GM: No, you can't....
Me (singing and strumming a fake guitar): I'm not casting a spell....I'm just singing...about the fireball that might coincidentally come out of nowhere...
GM (mimicking): Wouldn't that be funny...ha, ha, ha, ha....
Continue, until we're all on the floor, laughing:
GM: You find me scary...boo, boo, boo!
Me: Grr, hiss!
Angel (rolling dice): I critically threaten myself.
- Angel: We move the immovable rods.
GM: Only because you pushed the button.
- Me: So, wait. It's hallway-hallway-hallway-oops?
- Jefe: I have rope. I have rope knowledge.
Me: The bard knows rope.
- So. You have two fifty-foot lengths of rope, five immovable rods, and a 200-foot shaft, straight up, with reversed gravity on it. How do you get to the top? Or is it the bottom?
- GM: Weren't you like from the 44th noble house or something?
Me: Yeah, but we live out in the boondocks.
Jefe: So you're like redneck drow...
James: Trailer-trash drow.
Angel: I would so hate to walk in on that Jerry Springer show.
- GM: You have two corpses.
James: I animate them.
GM: Okay, you have two small zombie electrical...no, they're just little zombie lizards (mimes) Grrowr....grrrrowr.
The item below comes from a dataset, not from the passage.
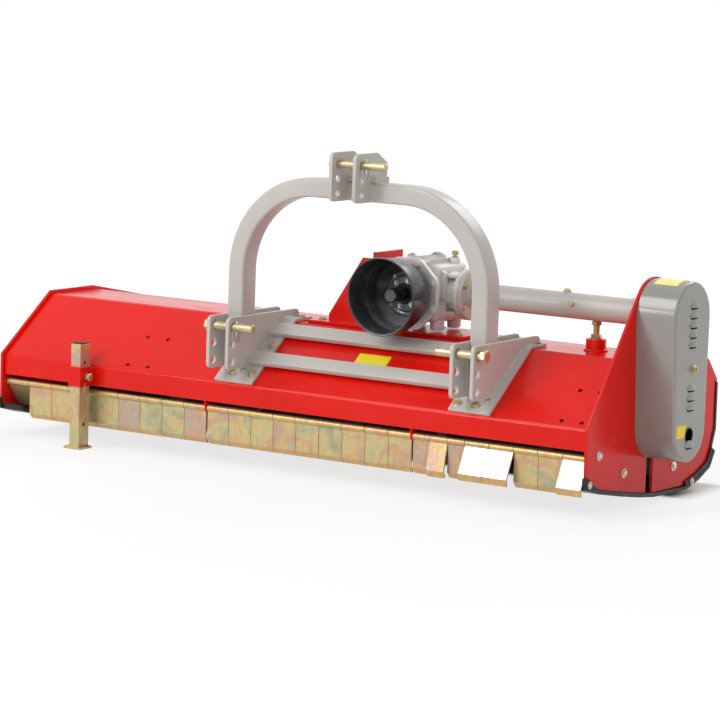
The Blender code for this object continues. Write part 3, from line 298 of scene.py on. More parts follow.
@dataclass(frozen=True)
class Passivated(Finish):
    """Yellow zinc plating: a thin film whose colour wanders, streaked and rubbed pale."""

    stops: tuple[tuple[float, Colour], ...]
    metal: float = 0.55
    dull: float = 0.38

    def make(self, graph: Graph) -> bpy.types.Material:
        """Build the shader.

        The mesh attribute "tint" shifts a piece along the colours; two face attributes paint light
        on single faces: one a golden highlight along the bends, the other a near-white reflection
        that also makes them smooth.
        """
        where = graph.place()
        tint, bend_highlight, glare = (graph.mark(name) for name in ("tint", "bend_highlight", "glare"))
        film = graph.noise(where, 13.0, 3.0, 1.2) + tint * 0.30
        colour = graph.node("ShaderNodeValToRGB", {"stops": self.stops}, {0: film})
        streak = graph.noise(graph.place((40.0, 40.0, 5.0)), 3.0, 5.0).step(0.45, 0.75)
        rubbed = graph.noise(where, 90.0, 5.0, 0.5).step(0.54, 0.74)
        # Painted highlight: a golden band along the eye curl and the lip.
        colour = graph.mix(bend_highlight, colour, srgb(222, 170, 92))
        colour = graph.mix(streak * 0.22, colour, srgb(128, 112, 72))
        colour = graph.mix(rubbed * 0.34, colour, srgb(226, 214, 184))
        # Painted reflection: the front faces of the swung-out flaps are turned near white.
        colour = graph.mix(glare * 0.94, colour, srgb(206, 204, 197))
        grain = graph.noise(where, 520.0, 3.0)
        rough = (streak * 0.12 - rubbed * 0.05 + self.dull) * (1.0 - glare * 0.6)
        wave = graph.noise(where, 26.0)
        normal = graph.relief((wave, 0.00012, 0.4), (grain, 0.00004, 0.6))
        return graph.principled(
            Base_Color=colour, Roughness=rough, Metallic=self.metal, Normal=normal,
        )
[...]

- Jefe: Healing circle. The bard got you into a little circle and led you all in a rousing chorus of Kum-ba-yah. And now you feel better.
- GM: No, the pebble falls up, to the ceiling. Which is the floor of the shaft. You've got something crawling on your boobs. (It was a bug.)
- Angel: Do I recognise her?
GM: Have you seen a picture of the goddess?
Me: Actually, she has the collectible cards. Swimsuit edition.
- Angel: I say something in Celestial that probably isn't said very often in Celestial.
James: You just lost your cleric levels.
- Me: It's part of being a girl. We bitch about things to each other.
Jefe: I need someone to bitch at.
Me: Guys don't get bitch-buddies.
Jefe: No, we have fuck-buddies who get us in trouble.
- James: I suppose it would be a bad idea to kill the high priestess of a goddess right in front of her?
GM: Um, yes. Bad idea to try.
Jefe: The wight turns black? Or red?